In reality the great places ended up being Carrickfergus and later Belfast (encompassing an abortive sojourn in Newry which we don’t talk about).

But of course, the absolute privilege of being a journalist is that your actual journey is not to places on a map, but into people’s lives.

Even if you become a foreign or war correspondent, your job is not about geography, it’s not to report the map coordinates, levels of precipitation or catalogue the artillery being used. It is to take readers with you into the lives of strangers and make sure by the end they are not longer strangers but fellow travellers – albeit in extraordinary circumstances.

Every journalist I have stood beside on every unfamiliar street with no idea what has just happened will know the truth that all you really need is “brains in your head” and “feet in your shoes”. I would probably have added “a notebook and pencil”, but in fairness the good doctor hadn’t planned to write a reporters’ manual.

For good or ill, we are the writers of the first draft of history. We have a front row seat for the triumphs and the tragedies of our time.

Most of the time we don’t even realise it in that moment, consumed instead with the need to accurately take in every detail and convert it into a coherent narrative that will engage and enlighten our readers.

Occasionally you do know that you are bearing witness to seismic events.

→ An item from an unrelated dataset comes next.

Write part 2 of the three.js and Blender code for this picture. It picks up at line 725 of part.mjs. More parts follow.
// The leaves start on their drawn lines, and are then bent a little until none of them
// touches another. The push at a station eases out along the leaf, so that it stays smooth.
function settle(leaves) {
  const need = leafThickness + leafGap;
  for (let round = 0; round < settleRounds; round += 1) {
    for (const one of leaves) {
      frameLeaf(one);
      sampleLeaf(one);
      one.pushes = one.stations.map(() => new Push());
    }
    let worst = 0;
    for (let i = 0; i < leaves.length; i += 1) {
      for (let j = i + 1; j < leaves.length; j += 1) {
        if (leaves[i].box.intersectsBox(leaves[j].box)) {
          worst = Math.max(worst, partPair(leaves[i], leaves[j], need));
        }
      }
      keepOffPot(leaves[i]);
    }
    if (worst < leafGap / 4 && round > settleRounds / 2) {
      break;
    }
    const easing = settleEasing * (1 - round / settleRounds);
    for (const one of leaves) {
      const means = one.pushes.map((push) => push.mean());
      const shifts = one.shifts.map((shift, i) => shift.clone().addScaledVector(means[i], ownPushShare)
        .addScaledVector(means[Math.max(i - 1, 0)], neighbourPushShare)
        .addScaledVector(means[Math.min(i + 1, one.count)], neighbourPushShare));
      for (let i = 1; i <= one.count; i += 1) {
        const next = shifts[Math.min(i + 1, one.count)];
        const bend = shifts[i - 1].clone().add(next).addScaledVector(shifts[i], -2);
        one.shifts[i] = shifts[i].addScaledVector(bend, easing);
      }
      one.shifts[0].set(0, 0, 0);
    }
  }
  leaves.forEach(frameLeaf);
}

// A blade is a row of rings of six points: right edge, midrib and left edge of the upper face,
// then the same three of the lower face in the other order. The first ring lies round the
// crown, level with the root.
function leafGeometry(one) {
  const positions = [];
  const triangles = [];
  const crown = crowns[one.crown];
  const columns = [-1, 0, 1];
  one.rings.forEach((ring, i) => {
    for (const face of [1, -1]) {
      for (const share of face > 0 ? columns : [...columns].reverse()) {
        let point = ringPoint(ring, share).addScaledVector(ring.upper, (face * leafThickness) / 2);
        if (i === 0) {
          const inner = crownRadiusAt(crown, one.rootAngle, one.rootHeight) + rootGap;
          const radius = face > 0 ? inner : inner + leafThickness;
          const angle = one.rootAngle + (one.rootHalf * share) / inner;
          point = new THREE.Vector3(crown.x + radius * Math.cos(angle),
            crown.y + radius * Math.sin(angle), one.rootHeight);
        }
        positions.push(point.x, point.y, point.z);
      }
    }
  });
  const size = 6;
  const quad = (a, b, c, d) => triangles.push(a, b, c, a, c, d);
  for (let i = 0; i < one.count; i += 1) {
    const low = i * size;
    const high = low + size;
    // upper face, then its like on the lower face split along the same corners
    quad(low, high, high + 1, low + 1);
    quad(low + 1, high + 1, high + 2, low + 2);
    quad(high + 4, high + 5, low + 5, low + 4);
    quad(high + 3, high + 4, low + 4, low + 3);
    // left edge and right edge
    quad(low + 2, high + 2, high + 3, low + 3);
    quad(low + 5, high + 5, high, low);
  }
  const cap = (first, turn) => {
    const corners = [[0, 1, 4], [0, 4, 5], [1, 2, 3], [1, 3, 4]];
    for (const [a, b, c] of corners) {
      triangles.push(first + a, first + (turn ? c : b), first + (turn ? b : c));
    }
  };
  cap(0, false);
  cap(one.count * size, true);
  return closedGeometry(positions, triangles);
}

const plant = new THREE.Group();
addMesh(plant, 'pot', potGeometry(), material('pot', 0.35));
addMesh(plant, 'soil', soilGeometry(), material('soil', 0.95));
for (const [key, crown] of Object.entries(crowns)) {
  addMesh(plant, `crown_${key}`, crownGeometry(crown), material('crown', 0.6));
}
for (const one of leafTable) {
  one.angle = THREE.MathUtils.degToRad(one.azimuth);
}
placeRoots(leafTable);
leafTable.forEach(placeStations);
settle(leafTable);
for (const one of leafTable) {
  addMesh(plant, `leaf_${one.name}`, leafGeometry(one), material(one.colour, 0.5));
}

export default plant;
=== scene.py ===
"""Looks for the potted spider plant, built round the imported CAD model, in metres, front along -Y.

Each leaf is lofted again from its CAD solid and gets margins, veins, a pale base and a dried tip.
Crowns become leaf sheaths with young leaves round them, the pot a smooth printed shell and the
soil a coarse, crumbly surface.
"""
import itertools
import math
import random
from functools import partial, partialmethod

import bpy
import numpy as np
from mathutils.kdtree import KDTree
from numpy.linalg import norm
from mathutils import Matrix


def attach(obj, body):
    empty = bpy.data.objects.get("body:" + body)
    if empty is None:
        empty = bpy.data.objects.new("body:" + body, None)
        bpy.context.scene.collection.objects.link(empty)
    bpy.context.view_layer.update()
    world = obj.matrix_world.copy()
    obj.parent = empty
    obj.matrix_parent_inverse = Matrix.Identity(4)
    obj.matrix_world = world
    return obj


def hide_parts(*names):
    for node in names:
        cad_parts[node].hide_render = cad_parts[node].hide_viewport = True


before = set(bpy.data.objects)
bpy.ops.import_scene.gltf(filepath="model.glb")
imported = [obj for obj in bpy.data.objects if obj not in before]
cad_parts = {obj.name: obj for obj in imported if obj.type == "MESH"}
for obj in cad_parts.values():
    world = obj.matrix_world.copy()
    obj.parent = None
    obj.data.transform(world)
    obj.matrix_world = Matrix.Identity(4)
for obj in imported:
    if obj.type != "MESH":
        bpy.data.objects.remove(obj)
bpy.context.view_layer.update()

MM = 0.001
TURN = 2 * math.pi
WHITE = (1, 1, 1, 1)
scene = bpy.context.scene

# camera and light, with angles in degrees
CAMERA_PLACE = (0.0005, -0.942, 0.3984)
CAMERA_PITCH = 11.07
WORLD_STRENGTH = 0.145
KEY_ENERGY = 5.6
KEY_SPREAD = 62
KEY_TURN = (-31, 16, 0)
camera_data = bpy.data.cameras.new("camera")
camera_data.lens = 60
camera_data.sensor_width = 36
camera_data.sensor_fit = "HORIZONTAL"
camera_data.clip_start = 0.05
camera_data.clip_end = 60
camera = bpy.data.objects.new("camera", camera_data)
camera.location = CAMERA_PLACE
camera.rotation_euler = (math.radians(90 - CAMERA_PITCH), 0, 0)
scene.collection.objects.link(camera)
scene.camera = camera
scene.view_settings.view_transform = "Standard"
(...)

I can probably count those days on the fingers of one hand – walking with terrified children through a wall of screaming invective through a protective tunnel of armed officers to their school at Holy Cross and the Ballymurphy inquests spring to mind.

Other stories have grown in significance in retrospect and may yet retreat back into the shadows. It is not for us to know. Our children and grandchildren will be the ultimate arbiters of which stories actually mattered in the bend of our part of the universe.

In my early days as a journalist I was just desperate not to make a mistake, to `do it right’. That was often measured for me with my stories’ proximity to the front of the paper, and by me through lack of calls or letters of complaint.

With experience comes perspective and latterly my overriding desire has been Hippocratic - to `do no harm’, to meet people in crisis and do my utmost to help them and at the very least leave them no worse off than before I arrived.

My former colleague, the great photographer Brendan Murphy, highlighted early on in my career the trust which vulnerable strangers place in us every day to bear witness to their pain and suffering.

As I leave journalism I carry them with me in my heart.

But Dr Seuss has spoken: “Today is your day. Your mountain is waiting. So… get on your way!”